# Anyone have any experience with the new German MAESTRO speakers?



## wdemetrius1 (Aug 16, 2007)

Like the title states, I'm curious to know if anyone has experienced the new German MAESTRO speakers. I was just on their site and noticed that their M Line is equivalent to the MB Quart Q Line of old. Just curious to know some impressions. Thanks.


----------



## smgreen20 (Oct 13, 2006)

This IS the new MB Quart. These are the guys that made MB Q who they are/where. A lot of the employees left MB Q after RF took over and formed German Maestro. I haven;t heard them personally yet, but one of the stores I hang out at had informed me of this about 3 yrs ago and their rep said that the new speakers are reminiscent of their mid 90's lines.


----------



## boricua69 (Oct 14, 2009)

don't waste your money on those.


----------



## Ultimateherts (Nov 13, 2006)

boricua69 said:


> don't waste your money on those.


Under what assumption? Do you have facts to back this ridiculous statement?


----------



## boricua69 (Oct 14, 2009)

i sell those speakers in my store. i know the stuff and the money we make. well if you like the electric sound go ahead. i prefer to spend the same amount of money on the new rockford fostgate T5.


----------



## boricua69 (Oct 14, 2009)

rockford fosgate T5
View attachment 26285


----------



## asota (Feb 7, 2011)

Must be a greater profit in Made in China components to push them over tried and true European components.


----------



## The Baron Groog (Mar 15, 2010)

German Maestro are the old employees from MBQuart and set up themselves after Maxxsonics bought MBQuart out and switched to asia for production.

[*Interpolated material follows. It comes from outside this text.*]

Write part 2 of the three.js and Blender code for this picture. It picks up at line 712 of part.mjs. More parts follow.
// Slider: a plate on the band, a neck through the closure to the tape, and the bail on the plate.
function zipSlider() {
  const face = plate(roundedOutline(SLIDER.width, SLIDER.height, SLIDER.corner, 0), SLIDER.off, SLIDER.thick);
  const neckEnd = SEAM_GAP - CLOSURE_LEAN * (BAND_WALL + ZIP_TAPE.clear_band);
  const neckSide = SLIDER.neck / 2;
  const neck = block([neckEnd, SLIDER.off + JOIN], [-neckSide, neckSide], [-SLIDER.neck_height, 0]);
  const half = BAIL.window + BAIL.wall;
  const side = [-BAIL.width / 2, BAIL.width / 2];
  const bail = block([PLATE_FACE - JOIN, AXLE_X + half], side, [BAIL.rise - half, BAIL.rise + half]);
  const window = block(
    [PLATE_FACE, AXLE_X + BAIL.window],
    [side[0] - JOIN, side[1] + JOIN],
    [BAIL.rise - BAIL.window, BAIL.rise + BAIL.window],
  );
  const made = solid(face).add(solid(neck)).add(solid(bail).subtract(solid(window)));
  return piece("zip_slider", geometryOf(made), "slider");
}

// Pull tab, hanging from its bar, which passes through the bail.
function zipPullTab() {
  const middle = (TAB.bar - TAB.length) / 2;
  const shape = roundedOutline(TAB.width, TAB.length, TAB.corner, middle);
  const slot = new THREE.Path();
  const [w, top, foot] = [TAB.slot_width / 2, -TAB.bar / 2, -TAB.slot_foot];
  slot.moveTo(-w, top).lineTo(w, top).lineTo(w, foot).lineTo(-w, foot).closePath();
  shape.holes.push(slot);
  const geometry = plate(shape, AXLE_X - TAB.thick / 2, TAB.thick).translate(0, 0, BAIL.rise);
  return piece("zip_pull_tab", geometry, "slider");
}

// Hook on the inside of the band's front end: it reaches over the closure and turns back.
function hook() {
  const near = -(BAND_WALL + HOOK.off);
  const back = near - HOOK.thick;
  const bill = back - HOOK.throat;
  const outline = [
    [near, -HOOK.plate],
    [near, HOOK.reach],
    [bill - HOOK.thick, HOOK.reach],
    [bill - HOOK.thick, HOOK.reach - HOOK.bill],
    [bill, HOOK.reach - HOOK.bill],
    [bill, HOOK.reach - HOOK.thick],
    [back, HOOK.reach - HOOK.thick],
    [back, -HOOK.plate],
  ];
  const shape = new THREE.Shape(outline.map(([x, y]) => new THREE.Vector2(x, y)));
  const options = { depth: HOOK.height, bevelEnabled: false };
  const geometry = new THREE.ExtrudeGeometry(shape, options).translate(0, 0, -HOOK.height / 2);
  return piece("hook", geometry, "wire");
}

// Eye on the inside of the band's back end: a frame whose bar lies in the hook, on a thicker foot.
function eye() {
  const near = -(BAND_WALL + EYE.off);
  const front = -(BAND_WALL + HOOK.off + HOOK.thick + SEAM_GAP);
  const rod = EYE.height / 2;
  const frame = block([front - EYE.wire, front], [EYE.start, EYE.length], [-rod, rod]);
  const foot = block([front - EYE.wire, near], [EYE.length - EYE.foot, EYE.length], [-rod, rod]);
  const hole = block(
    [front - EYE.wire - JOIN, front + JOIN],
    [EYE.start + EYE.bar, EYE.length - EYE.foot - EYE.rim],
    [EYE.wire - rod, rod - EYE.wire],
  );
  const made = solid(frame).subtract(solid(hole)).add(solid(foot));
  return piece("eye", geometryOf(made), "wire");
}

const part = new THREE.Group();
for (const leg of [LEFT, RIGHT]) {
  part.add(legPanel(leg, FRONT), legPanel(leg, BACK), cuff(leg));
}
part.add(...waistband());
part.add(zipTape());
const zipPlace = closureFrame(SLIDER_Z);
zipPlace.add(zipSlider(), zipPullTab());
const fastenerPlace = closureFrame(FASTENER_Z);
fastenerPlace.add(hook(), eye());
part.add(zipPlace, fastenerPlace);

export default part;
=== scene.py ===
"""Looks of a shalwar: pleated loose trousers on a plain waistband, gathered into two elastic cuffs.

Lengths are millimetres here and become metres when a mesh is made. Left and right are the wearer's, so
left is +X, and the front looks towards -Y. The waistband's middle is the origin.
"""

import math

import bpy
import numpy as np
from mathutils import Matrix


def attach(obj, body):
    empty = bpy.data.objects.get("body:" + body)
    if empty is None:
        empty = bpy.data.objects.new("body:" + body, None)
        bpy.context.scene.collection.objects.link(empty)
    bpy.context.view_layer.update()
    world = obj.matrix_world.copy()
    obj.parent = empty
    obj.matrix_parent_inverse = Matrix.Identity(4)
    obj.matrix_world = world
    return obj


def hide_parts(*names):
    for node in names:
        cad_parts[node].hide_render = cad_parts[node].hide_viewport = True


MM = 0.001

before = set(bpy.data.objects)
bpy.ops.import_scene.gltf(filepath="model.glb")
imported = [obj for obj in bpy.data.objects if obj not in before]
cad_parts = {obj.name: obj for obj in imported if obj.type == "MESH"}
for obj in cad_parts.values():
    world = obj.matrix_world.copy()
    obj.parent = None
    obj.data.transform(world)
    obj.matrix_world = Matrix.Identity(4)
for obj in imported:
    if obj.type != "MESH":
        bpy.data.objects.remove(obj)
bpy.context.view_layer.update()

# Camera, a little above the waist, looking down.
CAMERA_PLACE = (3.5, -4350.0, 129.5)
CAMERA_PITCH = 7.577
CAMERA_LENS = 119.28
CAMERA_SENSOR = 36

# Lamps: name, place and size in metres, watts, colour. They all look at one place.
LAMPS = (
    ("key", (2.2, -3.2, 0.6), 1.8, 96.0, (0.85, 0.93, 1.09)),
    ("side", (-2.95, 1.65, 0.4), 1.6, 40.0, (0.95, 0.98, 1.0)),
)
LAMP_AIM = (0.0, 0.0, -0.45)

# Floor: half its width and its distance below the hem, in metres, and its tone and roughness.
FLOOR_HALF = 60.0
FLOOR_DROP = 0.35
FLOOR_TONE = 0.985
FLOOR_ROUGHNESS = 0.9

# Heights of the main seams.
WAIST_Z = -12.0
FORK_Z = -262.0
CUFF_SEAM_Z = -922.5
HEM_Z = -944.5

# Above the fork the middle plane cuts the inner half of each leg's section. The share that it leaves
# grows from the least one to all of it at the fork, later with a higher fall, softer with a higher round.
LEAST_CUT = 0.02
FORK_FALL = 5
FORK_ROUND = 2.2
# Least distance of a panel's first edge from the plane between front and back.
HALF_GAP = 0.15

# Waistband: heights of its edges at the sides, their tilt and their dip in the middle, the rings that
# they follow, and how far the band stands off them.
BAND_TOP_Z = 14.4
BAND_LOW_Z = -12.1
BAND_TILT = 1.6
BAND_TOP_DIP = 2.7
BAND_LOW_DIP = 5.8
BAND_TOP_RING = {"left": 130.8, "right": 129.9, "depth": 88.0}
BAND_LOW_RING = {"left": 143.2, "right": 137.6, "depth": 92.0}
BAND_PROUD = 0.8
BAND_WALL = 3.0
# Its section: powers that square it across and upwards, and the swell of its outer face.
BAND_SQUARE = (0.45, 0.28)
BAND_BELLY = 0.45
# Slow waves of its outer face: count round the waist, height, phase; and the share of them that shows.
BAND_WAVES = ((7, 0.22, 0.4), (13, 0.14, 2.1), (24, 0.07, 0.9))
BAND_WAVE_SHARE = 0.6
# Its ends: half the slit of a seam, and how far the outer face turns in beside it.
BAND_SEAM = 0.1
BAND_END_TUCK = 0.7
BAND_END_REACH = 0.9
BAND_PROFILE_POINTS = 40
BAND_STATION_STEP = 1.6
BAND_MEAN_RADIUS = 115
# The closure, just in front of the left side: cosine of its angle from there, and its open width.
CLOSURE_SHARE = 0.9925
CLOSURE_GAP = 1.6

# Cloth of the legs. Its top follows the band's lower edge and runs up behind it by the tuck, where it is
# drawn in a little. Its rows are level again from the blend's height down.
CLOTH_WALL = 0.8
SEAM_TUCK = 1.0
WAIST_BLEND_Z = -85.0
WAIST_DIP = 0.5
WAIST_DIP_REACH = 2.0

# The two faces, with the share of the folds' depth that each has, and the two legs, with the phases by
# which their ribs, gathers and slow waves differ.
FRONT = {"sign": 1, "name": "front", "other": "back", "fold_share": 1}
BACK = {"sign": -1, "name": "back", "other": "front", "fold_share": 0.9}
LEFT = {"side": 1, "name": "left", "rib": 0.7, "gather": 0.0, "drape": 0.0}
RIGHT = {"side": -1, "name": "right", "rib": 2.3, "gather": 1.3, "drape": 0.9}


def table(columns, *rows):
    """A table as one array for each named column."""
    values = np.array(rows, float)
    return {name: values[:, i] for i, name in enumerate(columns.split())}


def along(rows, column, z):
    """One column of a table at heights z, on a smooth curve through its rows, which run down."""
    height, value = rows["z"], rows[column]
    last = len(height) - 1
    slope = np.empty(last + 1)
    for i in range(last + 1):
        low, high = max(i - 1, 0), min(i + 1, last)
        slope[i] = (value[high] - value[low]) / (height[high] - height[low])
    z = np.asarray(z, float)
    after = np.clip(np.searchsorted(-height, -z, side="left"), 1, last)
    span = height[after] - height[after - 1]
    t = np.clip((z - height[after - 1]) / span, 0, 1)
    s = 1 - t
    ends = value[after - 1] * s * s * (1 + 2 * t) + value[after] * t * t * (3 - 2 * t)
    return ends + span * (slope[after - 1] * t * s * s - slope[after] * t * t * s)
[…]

They will be carrying the flag from where MBQuart left off and Maxxsonics took over-so products should be the same quality as the original "made in Germany" MBQuart ranges.

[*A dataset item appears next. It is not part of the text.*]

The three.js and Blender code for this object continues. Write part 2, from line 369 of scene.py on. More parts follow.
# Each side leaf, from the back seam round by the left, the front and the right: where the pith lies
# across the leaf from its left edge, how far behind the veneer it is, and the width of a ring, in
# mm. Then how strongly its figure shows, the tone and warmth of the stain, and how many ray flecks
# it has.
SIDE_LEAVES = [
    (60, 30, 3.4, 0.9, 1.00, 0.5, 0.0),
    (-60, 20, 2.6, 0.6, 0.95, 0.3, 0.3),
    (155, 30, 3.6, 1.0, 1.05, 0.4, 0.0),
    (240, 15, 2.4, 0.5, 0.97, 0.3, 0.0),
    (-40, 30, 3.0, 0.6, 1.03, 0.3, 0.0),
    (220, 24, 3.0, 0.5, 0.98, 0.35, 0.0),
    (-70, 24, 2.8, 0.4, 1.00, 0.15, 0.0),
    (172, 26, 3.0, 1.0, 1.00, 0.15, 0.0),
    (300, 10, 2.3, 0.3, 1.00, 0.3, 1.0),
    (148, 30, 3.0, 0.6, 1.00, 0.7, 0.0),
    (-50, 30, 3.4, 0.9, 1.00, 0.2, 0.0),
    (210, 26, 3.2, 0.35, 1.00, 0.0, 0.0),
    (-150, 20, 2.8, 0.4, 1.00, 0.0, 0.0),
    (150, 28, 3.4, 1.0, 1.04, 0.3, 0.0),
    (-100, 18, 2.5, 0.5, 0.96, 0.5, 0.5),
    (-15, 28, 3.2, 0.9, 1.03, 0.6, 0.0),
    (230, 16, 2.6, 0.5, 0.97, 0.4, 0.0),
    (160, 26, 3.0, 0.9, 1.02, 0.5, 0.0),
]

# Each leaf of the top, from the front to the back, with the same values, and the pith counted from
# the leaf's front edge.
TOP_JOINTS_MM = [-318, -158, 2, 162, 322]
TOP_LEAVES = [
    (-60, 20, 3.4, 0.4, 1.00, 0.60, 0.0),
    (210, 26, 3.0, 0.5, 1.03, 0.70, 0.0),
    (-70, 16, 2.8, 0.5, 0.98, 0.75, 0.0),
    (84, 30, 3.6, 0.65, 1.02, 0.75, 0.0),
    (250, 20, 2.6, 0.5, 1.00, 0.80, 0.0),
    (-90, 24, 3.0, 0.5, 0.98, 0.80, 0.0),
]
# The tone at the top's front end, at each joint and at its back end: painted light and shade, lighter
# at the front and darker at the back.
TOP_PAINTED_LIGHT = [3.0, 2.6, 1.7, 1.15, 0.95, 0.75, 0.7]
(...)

Unfortunately they are not readily available over here so I haven't had the opportunity to audition any, but the reviews the get in Car HiFi should point to their quality:

GermanMAESTRO - Powered by MAESTRO Badenia


----------



## wdemetrius1 (Aug 16, 2007)

smgreen20 said:


> This IS the new MB Quart. These are the guys that made MB Q who they are/where. A lot of the employees left MB Q after RF took over and formed German Maestro. I haven;t heard them personally yet, but one of the stores I hang out at had informed me of this about 3 yrs ago and their rep said that the new speakers are reminiscent of their mid 90's lines.



Thanks for the info. I remember seeing your screen name on the old MB Quart Forum.


----------



## smgreen20 (Oct 13, 2006)

wdemetrius1 said:


> Thanks for the info. I remember seeing your screen name on the old MB Quart Forum.

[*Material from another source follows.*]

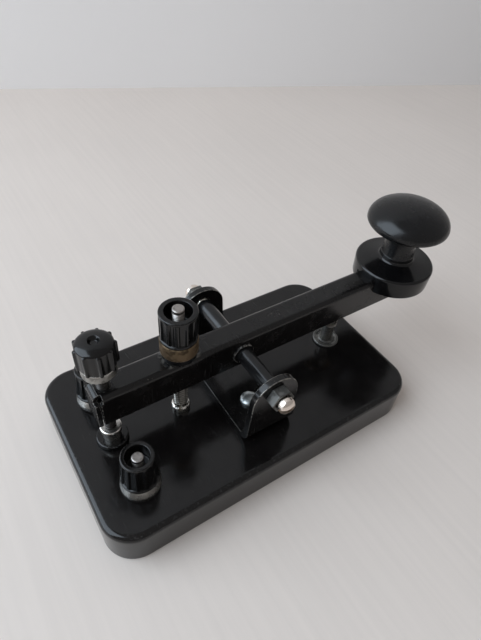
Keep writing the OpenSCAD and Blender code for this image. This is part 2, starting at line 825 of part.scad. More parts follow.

Good memory, that was some time ago, but yep, I was there.

That's where I met Jeff Smith. 







On another note, RF is actually going to make something that looks like it could be good????!!!!!

Quick, call H E L L, see if it froze over.


----------



## Niebur3 (Jul 11, 2008)

smgreen20 said:


> Good memory, that was some time ago, but yep, I was there.
> 
> That's where I met Jeff Smith.
> 
> ...


Then again....

Taken from the press release on Rockford's Website....
"For the hard core audiophile, there’s no such thing as too much bass."

Rockford Fosgate® - Article Detail

The speakers may sound great....but the mentality behind them is still flawed.


----------



## The Baron Groog (Mar 15, 2010)

smgreen20 said:


> This IS the new MB Quart. These are the guys that made MB Q who they are/where. A lot of the employees left MB Q after RF took over and formed German Maestro. I haven;t heard them personally yet, but one of the stores I hang out at had informed me of this about 3 yrs ago and their rep said that the new speakers are reminiscent of their mid 90's lines.


When did RF take over? Always thought it was Maxxsonics and nothing to do with RF?


----------



## silverado0618 (Feb 15, 2014)

I have 2 sets of the status line sv 6509 and they sound better than anything I have heard. had them tested side by side with really expensive components and nothing came close to the sound quality these produce. Just as any brand of anything, they have there entry level speakers as do they have there top notch ones. they are worth checking out for sure.


----------